Jennifer Hewett
January 25, 2018
AFR
Despite Josh Frydenberg’s enthusiasm about the future of electric vehicles, it’s the future of petrol-fuelled cars that will have more immediate impact on the drive to get cleaner, more efficient vehicles onto Australia’s roads.
Yet Australia is stuck with its own national brake on the pace of change. That’s largely because this country still uses much dirtier fuel than most of the rest of the world. Indeed, Australia is ranked 70th in terms of fuel quality because of the relatively high percentage of sulphur permitted.
That not only means more noxious gases and pollutants emitted from vehicle tail pipes. It also impedes the push to reduce carbon emissions from cars using the most modern fuel efficient technology in order to help meet Australia’s Paris target by 2030.
As well as environmental benefits, community health benefits from using cleaner fuel are substantial. But making all this add up financially and politically still turns out to be more complicated than it seems.
The obvious answer – quickly slashing the sulphur level currently permitted in petrol to ten parts per million like most of the rest of the developed world – comes with a catch.
The oil companies running Australia’s remaining four domestic refineries argue that forcing them to upgrade their old technology and equipment too quickly and dramatically would be uneconomic for them and costly for consumers.
The obvious risk – certainly obvious to the Turnbull government – is that one or all of them could instead choose to close what are already aged, relatively small operations in Australia.
That would mean importing all refined petroleum products from bigger, cleaner and more efficient refineries overseas rather than just the current 60 per cent.
This might make economic sense. But such an option won’t be welcomed by any Australian government apprehensive about the political impact of announcing further cuts in local refining capacity and in manufacturing jobs.
So now the political argument is focusing on negotiating trade- offs – especially how quickly and how far to push regulatory changes on the refining industry as well as the car industry.
That’s the background to the government’s just released draft regulatory impact statement looking at a range of options and timeframes – from 2022 to 2027 – to improve Australia’s fuel standards.
In essence, this requires cutting sulphur levels back to 10 parts per million rather than the 150 parts per million currently permitted in Australian petrol.
The refineries, naturally, want the later deadline of 2027, insisting this also makes it more feasible to keep costs down by scheduling the changes to fit natural major maintenance cycles usually conducted every five years or so.

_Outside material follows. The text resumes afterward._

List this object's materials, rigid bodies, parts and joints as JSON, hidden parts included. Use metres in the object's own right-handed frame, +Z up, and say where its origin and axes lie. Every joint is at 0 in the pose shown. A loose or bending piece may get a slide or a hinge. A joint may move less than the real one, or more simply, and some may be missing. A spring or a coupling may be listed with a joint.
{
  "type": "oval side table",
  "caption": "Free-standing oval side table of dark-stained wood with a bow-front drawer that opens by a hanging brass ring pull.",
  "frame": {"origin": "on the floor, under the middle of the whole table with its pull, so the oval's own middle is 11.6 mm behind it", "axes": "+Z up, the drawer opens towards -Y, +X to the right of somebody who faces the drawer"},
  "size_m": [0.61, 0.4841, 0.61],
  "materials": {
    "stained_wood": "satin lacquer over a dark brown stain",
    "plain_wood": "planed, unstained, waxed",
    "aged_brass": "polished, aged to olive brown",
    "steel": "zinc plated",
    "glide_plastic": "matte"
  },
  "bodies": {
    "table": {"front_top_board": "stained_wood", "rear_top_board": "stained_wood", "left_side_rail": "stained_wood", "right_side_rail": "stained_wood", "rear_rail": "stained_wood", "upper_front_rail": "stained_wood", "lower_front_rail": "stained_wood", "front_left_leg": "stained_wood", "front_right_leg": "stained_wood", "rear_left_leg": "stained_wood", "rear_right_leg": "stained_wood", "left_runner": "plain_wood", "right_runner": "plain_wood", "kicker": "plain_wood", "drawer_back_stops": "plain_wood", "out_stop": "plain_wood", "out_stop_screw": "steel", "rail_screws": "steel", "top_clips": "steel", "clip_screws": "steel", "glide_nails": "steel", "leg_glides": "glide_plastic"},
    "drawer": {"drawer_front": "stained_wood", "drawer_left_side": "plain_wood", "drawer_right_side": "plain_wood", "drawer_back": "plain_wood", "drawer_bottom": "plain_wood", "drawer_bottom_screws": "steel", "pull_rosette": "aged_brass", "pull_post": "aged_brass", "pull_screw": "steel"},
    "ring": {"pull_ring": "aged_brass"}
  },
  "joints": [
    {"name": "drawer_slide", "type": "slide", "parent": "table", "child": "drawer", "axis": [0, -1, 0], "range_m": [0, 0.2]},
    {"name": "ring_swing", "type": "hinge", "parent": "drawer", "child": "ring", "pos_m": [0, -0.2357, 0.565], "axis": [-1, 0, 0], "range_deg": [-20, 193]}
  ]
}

The longer such change is delayed, however, the harder it becomes to meet the 2030 commitment to reduce emissions from cars as well as to curb pollution and noxious gases like sulphur dioxide and nitrogen dioxide that are harmful to health.
Although there’s more disagreement about the direct link between cleaner fuel and carbon emissions, many car manufacturers say lower fuel quality leads to problems of reliability making them reluctant to sell higher performance cars here. And they can get away with it.
One result of the lack of any Australian regulatory standard on vehicle carbon emissions, for example, is that the most fuel-efficent Toyota Corolla sold in Australia is 18 per cent less effective than the UK equivalent.
Urban Infrastructure Minister Paul Fletcher tells The Australian Financial Review that the government is conducting a “thorough and careful process” considering the three related issues of fuel quality, fuel efficiency and the release of noxious gases.
But this process is hardly a fast moving vehicle itself – despite radical changes in the world of international transport and the rate of improvement elsewhere.
A “Ministerial Forum on Vehicle Emissions” including Fletcher and Frydenberg – was soon established by a new Turnbull government in October, 2015. But attempting to balance the different demands of industries and of consumer and environmental groups has proven time-consuming and politically sensitive.
The auto industry warned last year that the draft recommendations for reducing CO2 emissions were unrealistic and would increase car prices. “Consultation” is continuing. But it’s much harder to finalise this without also deciding on the timetable for improving fuel quality to the standards common in other countries.
This has now become the last problem of the three to be addressed with a regulatory impact statement . Submissions are due by March with the minister saying firmly no decision has yet been made.
“All of this is about arriving at a fact based understanding of the perspectives off relevant parties in advance of it being considered by Cabinet and the party room later this year,” Fletcher said.
So far at least, at only 0.035 per cent of the current fleet, electric vehicles are still driving around the edges of that argument.